Several externally validated tools, including FRAX, Garvan fracture risk calculator (FRC) and QFracture, are available for use in clinical practice. The tools use different combinations of risk factors and BMD to estimate fracture risk. No robust head-to-head comparisons exist comparing the available tools against one another or against FRISBEE 5-year models [18, 19]. FRISBEE 5-year prediction models include risk associated with history of falls and previous fractures, hip and spine BMD, and a number of other established risk factors (age, high alcohol intake, rheumatoid arthritis, other comorbidities), but several other risk factors were not included based on multivariate analyses (parental hip fracture, glucocorticoid use, current smoking, high or low body mass index, sedentary lifestyle, sleep disturbances, education level, early non-substituted menopause).

The source of the observed FRISBEE miscalibration in our cohort of women from Canada is unclear, especially since the FRAX tool for Belgium generates similar probabilities to the Canadian FRAX tool. Several possibilities may contribute to the observed differences. First, miscalibration is not uncommon when prediction tools are externally validated in other populations, even when risk stratification is similar. Both overestimation and underestimation of fracture risk with Garvan FRC, and overestimation of hip fracture risk with the Fracture Risk Evaluation Model (FREM), have recently been demonstrated when applied to our cohort [20, 21]. Second, marked variation in fracture risk exists between countries. These differences are poorly understood but are likely multifactorial, reflecting unmeasured lifestyle, environmental and genetic factors [22]. Third, differences between modelled and observed fracture may reflect differences in the relative proportion of MOF to hip fractures. While the Canadian FRAX model demonstrated good calibration for MOF prediction [23, 24], the Belgian FRAX model severely underestimated risk in the FRISBEE cohort (calibration slope 2.12, p < 0.001) [25]. This discrepancy may reflect the 1.7 to 1.8-fold higher MOF to hip ratios in the FRISBEE cohort compared to the ratios used to estimate non-hip fractures for calibrating the Belgian FRAX tool [26, 27].

A major strength of our study is that our sample was representative of older women seen in routine clinical practice for assessment of bone health [28]. Our results are therefore broadly generalizable to clinical practice.
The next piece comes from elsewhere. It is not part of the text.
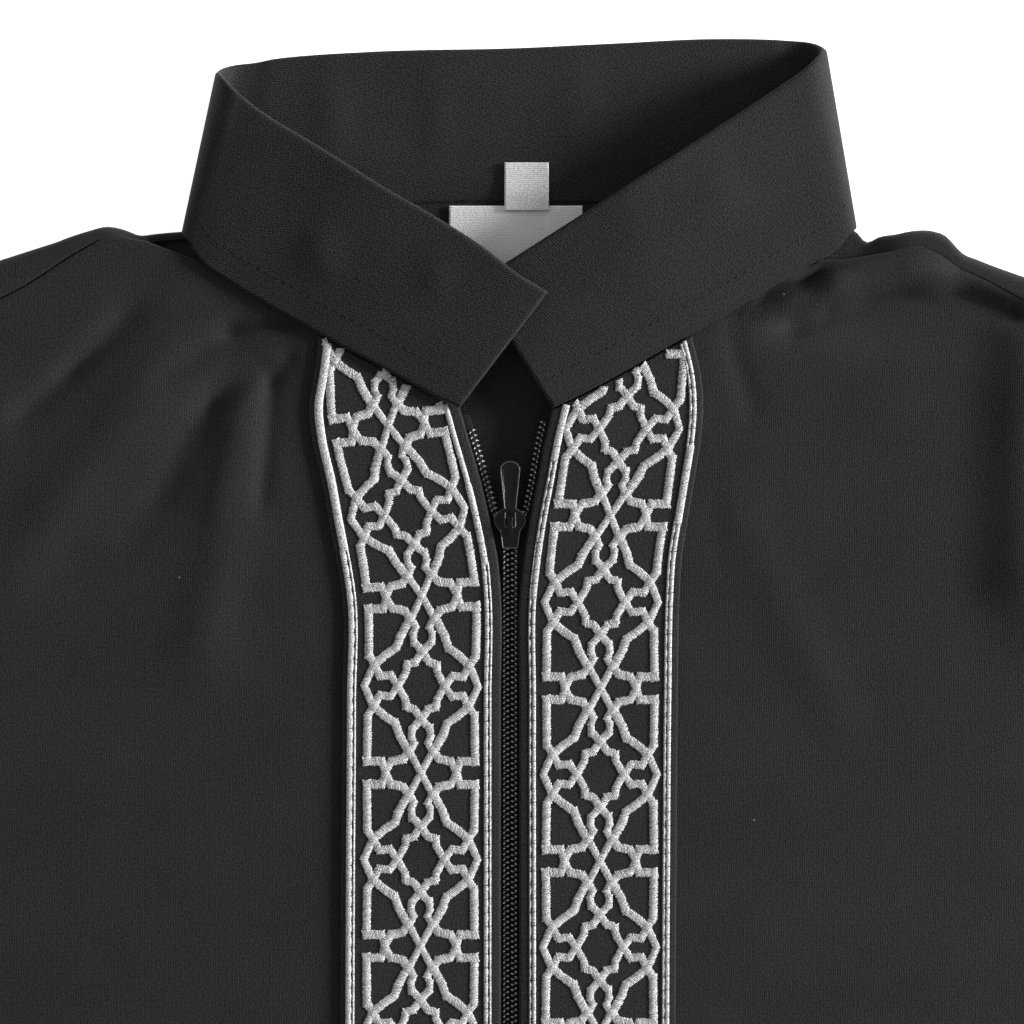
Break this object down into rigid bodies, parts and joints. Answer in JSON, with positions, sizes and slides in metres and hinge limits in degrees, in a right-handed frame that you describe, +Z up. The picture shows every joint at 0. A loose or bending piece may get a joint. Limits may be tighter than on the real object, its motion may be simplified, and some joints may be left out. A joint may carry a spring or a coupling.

There are several limitations to consider. First, our analysis was limited to those referred for BMD testing; there may therefore be a selection bias for individuals at intrinsically higher risk of all fractures. However, this would actually produce higher observed/predicted ratios (i.e., risk underestimation, not overestimation) if there are strong risk factors in the referral population not captured by the risk prediction tool. Conversely, elderly individuals living in congregate settings (e.g., nursing homes) and those with severe function-impairing disabilities or higher short-term mortality may be less likely to be referred for such testing [29]. The same limitations apply to the FRISBEE cohort. Second, fracture rates vary between countries and populations, which may limit application to settings with much higher or lower risk than in Canada [22]. Finally, mean follow-up duration was short at 2.5 years. However, this would not affect assessment of calibration which estimates 5-year fracture probability from the cumulative incidence function.

In summary, we found that recently published FRISBEE 5-year prediction models are able to risk stratify all fractures, MOFs and central fractures in Canadian women, but overestimated fracture risk, emphasizing the need for re-calibration before application in the Canadian context. Further efforts are warranted to externally validate the prediction models in other international cohorts, and should ideally include head-to-head comparisons against other available fracture risk assessment tools. Where miscalibration is identified, high-quality data (ideally population-based and representative of the population’s demographics and clinical risk factors) could be used to obtain satisfactory calibration.